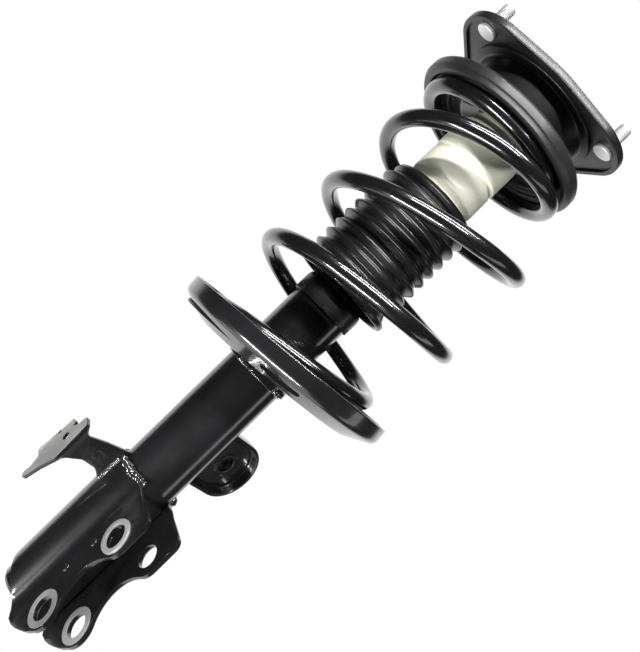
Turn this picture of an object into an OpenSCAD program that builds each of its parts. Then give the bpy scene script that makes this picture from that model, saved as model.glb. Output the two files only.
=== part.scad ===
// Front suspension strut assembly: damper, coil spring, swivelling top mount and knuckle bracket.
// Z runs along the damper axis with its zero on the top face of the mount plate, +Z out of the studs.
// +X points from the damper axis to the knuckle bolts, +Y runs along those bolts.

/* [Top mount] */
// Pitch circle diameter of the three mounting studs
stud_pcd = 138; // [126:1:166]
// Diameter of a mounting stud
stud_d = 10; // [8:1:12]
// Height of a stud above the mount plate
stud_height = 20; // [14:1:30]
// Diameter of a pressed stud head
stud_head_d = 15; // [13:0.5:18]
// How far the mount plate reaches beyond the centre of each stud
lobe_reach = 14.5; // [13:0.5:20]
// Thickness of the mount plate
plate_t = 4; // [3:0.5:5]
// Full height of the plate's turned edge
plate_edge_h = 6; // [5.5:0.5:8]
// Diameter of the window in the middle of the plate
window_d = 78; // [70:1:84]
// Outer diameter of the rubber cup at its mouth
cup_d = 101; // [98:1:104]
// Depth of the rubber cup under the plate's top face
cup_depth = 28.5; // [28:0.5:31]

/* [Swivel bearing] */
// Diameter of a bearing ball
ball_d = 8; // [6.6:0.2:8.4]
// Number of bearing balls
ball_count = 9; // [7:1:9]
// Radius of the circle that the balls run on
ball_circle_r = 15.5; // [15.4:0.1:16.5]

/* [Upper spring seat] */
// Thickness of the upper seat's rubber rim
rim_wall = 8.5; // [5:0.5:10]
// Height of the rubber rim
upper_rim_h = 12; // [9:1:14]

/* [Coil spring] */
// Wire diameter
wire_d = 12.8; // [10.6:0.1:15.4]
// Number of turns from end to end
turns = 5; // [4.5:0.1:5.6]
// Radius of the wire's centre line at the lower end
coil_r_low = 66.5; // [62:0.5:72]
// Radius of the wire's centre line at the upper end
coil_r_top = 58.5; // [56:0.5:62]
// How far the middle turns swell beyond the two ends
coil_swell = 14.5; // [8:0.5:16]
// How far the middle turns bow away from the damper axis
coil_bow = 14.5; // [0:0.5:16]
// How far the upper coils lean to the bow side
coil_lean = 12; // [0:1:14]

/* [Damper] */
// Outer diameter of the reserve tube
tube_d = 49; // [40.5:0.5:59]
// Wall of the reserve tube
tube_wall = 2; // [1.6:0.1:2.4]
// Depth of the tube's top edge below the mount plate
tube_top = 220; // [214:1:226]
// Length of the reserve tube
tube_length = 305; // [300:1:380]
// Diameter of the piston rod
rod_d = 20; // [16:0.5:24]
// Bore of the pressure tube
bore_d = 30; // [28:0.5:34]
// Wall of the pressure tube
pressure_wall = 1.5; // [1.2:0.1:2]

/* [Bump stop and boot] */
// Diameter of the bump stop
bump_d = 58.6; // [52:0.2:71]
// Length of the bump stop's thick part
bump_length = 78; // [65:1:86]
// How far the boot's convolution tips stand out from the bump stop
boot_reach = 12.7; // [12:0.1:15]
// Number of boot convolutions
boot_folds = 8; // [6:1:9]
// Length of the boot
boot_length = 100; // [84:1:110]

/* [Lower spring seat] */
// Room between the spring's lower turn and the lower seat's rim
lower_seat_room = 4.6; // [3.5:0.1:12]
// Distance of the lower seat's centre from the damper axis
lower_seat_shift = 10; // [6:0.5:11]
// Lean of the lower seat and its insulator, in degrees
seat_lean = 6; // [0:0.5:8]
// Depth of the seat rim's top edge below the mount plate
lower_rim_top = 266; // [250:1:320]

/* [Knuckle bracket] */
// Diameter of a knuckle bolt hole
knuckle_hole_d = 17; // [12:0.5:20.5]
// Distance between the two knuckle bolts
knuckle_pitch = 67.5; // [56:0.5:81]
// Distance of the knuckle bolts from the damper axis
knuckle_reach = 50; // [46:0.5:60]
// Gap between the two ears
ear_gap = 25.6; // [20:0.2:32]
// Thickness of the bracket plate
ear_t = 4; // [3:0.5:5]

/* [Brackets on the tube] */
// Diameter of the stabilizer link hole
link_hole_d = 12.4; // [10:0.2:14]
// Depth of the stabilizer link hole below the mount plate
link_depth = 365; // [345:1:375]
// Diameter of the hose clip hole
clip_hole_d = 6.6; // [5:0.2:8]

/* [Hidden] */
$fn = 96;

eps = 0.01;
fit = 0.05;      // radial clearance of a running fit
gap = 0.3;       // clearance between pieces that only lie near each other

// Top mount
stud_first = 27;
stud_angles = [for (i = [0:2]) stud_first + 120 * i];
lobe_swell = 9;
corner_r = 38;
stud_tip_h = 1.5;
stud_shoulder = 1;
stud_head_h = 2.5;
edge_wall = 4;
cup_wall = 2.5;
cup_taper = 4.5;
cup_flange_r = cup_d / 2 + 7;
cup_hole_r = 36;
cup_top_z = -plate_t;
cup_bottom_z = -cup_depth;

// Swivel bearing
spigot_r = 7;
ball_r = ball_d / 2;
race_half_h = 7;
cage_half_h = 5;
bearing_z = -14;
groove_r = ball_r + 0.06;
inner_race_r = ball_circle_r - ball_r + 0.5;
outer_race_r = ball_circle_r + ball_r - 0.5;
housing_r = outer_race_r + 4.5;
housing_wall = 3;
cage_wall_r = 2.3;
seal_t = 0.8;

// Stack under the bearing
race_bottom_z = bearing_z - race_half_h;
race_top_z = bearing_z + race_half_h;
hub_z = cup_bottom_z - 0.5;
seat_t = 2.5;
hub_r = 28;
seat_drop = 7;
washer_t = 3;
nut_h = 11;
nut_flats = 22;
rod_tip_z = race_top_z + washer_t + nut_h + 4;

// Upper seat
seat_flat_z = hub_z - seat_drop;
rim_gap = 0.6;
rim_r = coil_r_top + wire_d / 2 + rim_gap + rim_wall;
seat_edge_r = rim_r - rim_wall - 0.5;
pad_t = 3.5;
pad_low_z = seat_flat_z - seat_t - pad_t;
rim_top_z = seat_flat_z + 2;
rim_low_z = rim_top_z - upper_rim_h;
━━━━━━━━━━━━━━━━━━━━
• _THE TASK_:
Using the data above, reproduce every line exactly.

• _OUTPUT BELOW_:
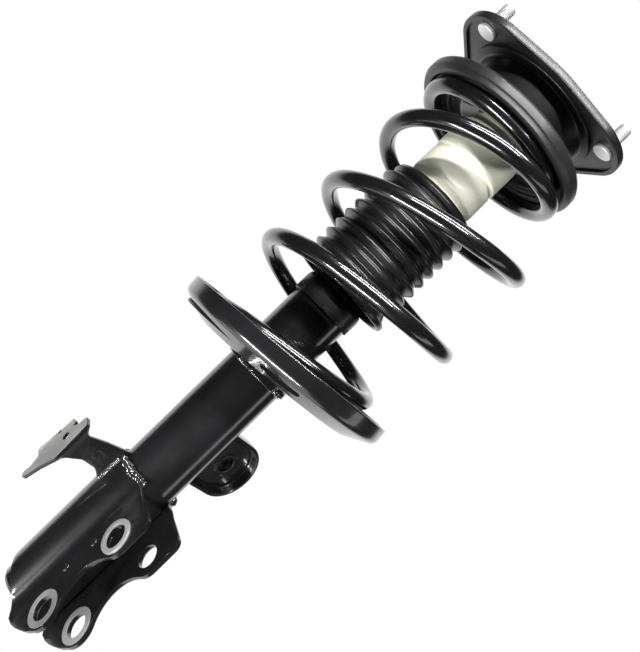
Turn this picture of an object into an OpenSCAD program that builds each of its parts. Then give the bpy scene script that makes this picture from that model, saved as model.glb. Output the two files only.
=== part.scad ===
// Front suspension strut assembly: damper, coil spring, swivelling top mount and knuckle bracket.
// Z runs along the damper axis with its zero on the top face of the mount plate, +Z out of the studs.
// +X points from the damper axis to the knuckle bolts, +Y runs along those bolts.

/* [Top mount] */
// Pitch circle diameter of the three mounting studs
stud_pcd = 138; // [126:1:166]
// Diameter of a mounting stud
stud_d = 10; // [8:1:12]
// Height of a stud above the mount plate
stud_height = 20; // [14:1:30]
// Diameter of a pressed stud head
stud_head_d = 15; // [13:0.5:18]
// How far the mount plate reaches beyond the centre of each stud
lobe_reach = 14.5; // [13:0.5:20]
// Thickness of the mount plate
plate_t = 4; // [3:0.5:5]
// Full height of the plate's turned edge
plate_edge_h = 6; // [5.5:0.5:8]
// Diameter of the window in the middle of the plate
window_d = 78; // [70:1:84]
// Outer diameter of the rubber cup at its mouth
cup_d = 101; // [98:1:104]
// Depth of the rubber cup under the plate's top face
cup_depth = 28.5; // [28:0.5:31]

/* [Swivel bearing] */
// Diameter of a bearing ball
ball_d = 8; // [6.6:0.2:8.4]
// Number of bearing balls
ball_count = 9; // [7:1:9]
// Radius of the circle that the balls run on
ball_circle_r = 15.5; // [15.4:0.1:16.5]

/* [Upper spring seat] */
// Thickness of the upper seat's rubber rim
rim_wall = 8.5; // [5:0.5:10]
// Height of the rubber rim
upper_rim_h = 12; // [9:1:14]

/* [Coil spring] */
// Wire diameter
wire_d = 12.8; // [10.6:0.1:15.4]
// Number of turns from end to end
turns = 5; // [4.5:0.1:5.6]
// Radius of the wire's centre line at the lower end
coil_r_low = 66.5; // [62:0.5:72]
// Radius of the wire's centre line at the upper end
coil_r_top = 58.5; // [56:0.5:62]
// How far the middle turns swell beyond the two ends
coil_swell = 14.5; // [8:0.5:16]
// How far the middle turns bow away from the damper axis
coil_bow = 14.5; // [0:0.5:16]
// How far the upper coils lean to the bow side
coil_lean = 12; // [0:1:14]

/* [Damper] */
// Outer diameter of the reserve tube
tube_d = 49; // [40.5:0.5:59]
// Wall of the reserve tube
tube_wall = 2; // [1.6:0.1:2.4]
// Depth of the tube's top edge below the mount plate
tube_top = 220; // [214:1:226]
// Length of the reserve tube
tube_length = 305; // [300:1:380]
// Diameter of the piston rod
rod_d = 20; // [16:0.5:24]
// Bore of the pressure tube
bore_d = 30; // [28:0.5:34]
// Wall of the pressure tube
pressure_wall = 1.5; // [1.2:0.1:2]

/* [Bump stop and boot] */
// Diameter of the bump stop
bump_d = 58.6; // [52:0.2:71]
// Length of the bump stop's thick part
bump_length = 78; // [65:1:86]
// How far the boot's convolution tips stand out from the bump stop
boot_reach = 12.7; // [12:0.1:15]
// Number of boot convolutions
boot_folds = 8; // [6:1:9]
// Length of the boot
boot_length = 100; // [84:1:110]

/* [Lower spring seat] */
// Room between the spring's lower turn and the lower seat's rim
lower_seat_room = 4.6; // [3.5:0.1:12]
// Distance of the lower seat's centre from the damper axis
lower_seat_shift = 10; // [6:0.5:11]
// Lean of the lower seat and its insulator, in degrees
seat_lean = 6; // [0:0.5:8]
// Depth of the seat rim's top edge below the mount plate
lower_rim_top = 266; // [250:1:320]

/* [Knuckle bracket] */
// Diameter of a knuckle bolt hole
knuckle_hole_d = 17; // [12:0.5:20.5]
// Distance between the two knuckle bolts
knuckle_pitch = 67.5; // [56:0.5:81]
// Distance of the knuckle bolts from the damper axis
knuckle_reach = 50; // [46:0.5:60]
// Gap between the two ears
ear_gap = 25.6; // [20:0.2:32]
// Thickness of the bracket plate
ear_t = 4; // [3:0.5:5]

/* [Brackets on the tube] */
// Diameter of the stabilizer link hole
link_hole_d = 12.4; // [10:0.2:14]
// Depth of the stabilizer link hole below the mount plate
link_depth = 365; // [345:1:375]
// Diameter of the hose clip hole
clip_hole_d = 6.6; // [5:0.2:8]

/* [Hidden] */
$fn = 96;

eps = 0.01;
fit = 0.05;      // radial clearance of a running fit
gap = 0.3;       // clearance between pieces that only lie near each other

// Top mount
stud_first = 27;
stud_angles = [for (i = [0:2]) stud_first + 120 * i];
lobe_swell = 9;
corner_r = 38;
stud_tip_h = 1.5;
stud_shoulder = 1;
stud_head_h = 2.5;
edge_wall = 4;
cup_wall = 2.5;
cup_taper = 4.5;
cup_flange_r = cup_d / 2 + 7;
cup_hole_r = 36;
cup_top_z = -plate_t;
cup_bottom_z = -cup_depth;

// Swivel bearing
spigot_r = 7;
ball_r = ball_d / 2;
race_half_h = 7;
cage_half_h = 5;
bearing_z = -14;
groove_r = ball_r + 0.06;
inner_race_r = ball_circle_r - ball_r + 0.5;
outer_race_r = ball_circle_r + ball_r - 0.5;
housing_r = outer_race_r + 4.5;
housing_wall = 3;
cage_wall_r = 2.3;
seal_t = 0.8;

// Stack under the bearing
race_bottom_z = bearing_z - race_half_h;
race_top_z = bearing_z + race_half_h;
hub_z = cup_bottom_z - 0.5;
seat_t = 2.5;
hub_r = 28;
seat_drop = 7;
washer_t = 3;
nut_h = 11;
nut_flats = 22;
rod_tip_z = race_top_z + washer_t + nut_h + 4;

// Upper seat
seat_flat_z = hub_z - seat_drop;
rim_gap = 0.6;
rim_r = coil_r_top + wire_d / 2 + rim_gap + rim_wall;
seat_edge_r = rim_r - rim_wall - 0.5;
pad_t = 3.5;
pad_low_z = seat_flat_z - seat_t - pad_t;
rim_top_z = seat_flat_z + 2;
rim_low_z = rim_top_z - upper_rim_h;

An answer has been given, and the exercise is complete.